Initially, the court must ascertain whether the complaint is supported by well-pleaded
factual allegations. Iqbal, 556 U.S. at 679. “Threadbare recitals of the elements of a cause of
action, supported by mere conclusory statements, do not suffice.” Twombly, 550 U.S. at 555.
Conclusions of law can serve as the foundation of a complaint, but to survive dismissal they
must be supported by factual allegations. Iqbal, 556 U.S. at 679. These factual allegations must
be explicated sufficiently to provide a defendant the type of notice that is contemplated by Rule
8. See Fed. R. Civ. P. 8(a)(2) (requiring a short and plain statement of the claim showing that the
pleader is entitled to relief); see also Phillips v. County of Allegheny, 515 F.3d 224, 233 (3d Cir.

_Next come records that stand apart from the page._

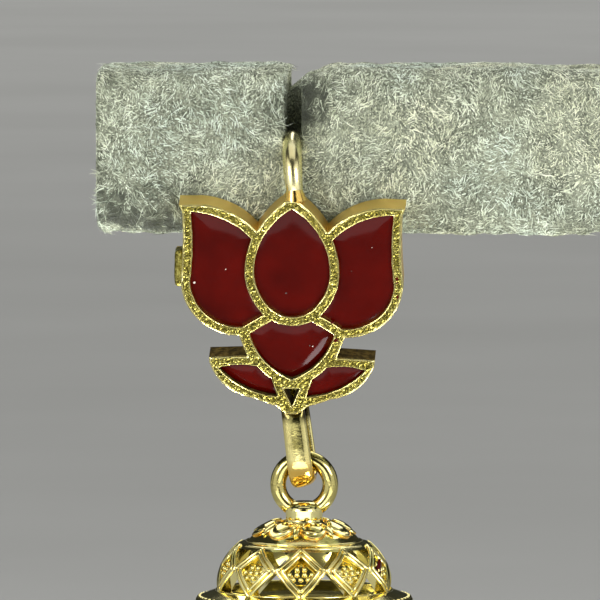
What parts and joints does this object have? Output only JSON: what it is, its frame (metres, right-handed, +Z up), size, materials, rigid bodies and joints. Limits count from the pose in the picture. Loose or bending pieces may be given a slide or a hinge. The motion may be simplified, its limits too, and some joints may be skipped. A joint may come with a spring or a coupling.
{
  "type": "jhumka earring on a velvet display bar",
  "caption": "Gold jhumka ear drop with a red enamel lotus plaque, ear hook, strap link and pierced bell, hanging on a velvet-covered display bar.",
  "frame": {"origin": "inside top of the ear hook's arch, where the drop hangs on the display bar's core", "axes": "+Z up, -Y the front that the plaque faces, +X to the right as seen from the front"},
  "size_m": [0.0384, 0.0207, 0.047],
  "materials": {
    "velvet": "shaggy grey velvet",
    "gold": "gold-plated cast brass, polished, stippled on the flat rims",
    "enamel": "glossy dark red enamel"
  },
  "bodies": {
    "root": {"display_bar": "velvet", "lotus_casting": "gold", "enamel_teardrop": "enamel", "enamel_petal_left": "enamel", "enamel_petal_right": "enamel", "enamel_shield": "enamel", "enamel_leaf_left": "enamel", "enamel_leaf_right": "enamel"},
    "link": {"strap_link": "gold"},
    "bell": {"bell": "gold"}
  },
  "joints": [
    {"name": "link_swing", "type": "hinge", "parent": "root", "child": "link", "pos_m": [0, 0.0046, -0.01794], "axis": [1, 0, 0], "range_deg": [-8, 35]},
    {"name": "bell_swing", "type": "hinge", "parent": "link", "child": "bell", "pos_m": [0.00057, 0.0046, -0.0236], "axis": [1, 0, 0], "range_deg": [-30, 40]}
  ]
}
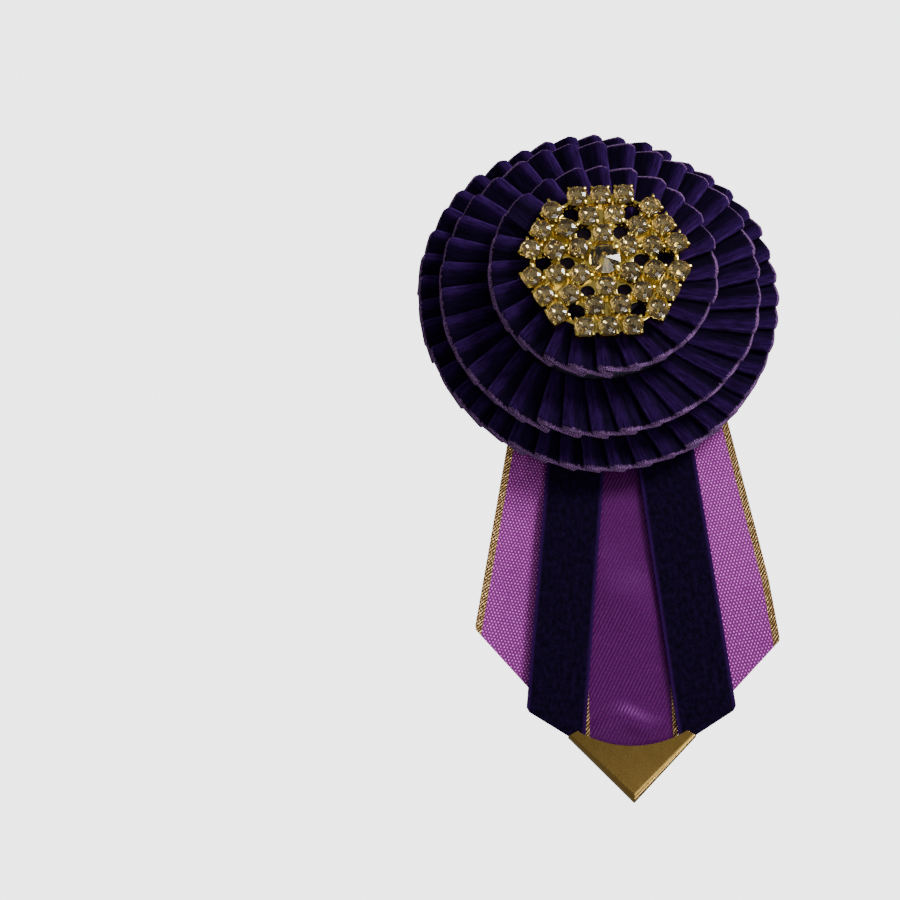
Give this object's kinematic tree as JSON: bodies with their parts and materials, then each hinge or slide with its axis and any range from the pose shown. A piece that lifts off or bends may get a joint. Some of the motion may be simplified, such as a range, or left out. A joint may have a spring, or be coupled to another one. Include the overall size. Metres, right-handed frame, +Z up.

2008). Where there are well-pleaded facts, courts must assume their truthfulness. Iqbal, 556
U.S. at 679.
Upon a finding of a well-pleaded complaint, the court must then determine whether these
allegations “plausibly” give rise to an entitlement to relief. Id. at 679. This is a “context specific
task that requires the reviewing court to draw on its judicial experience and common sense.” Id.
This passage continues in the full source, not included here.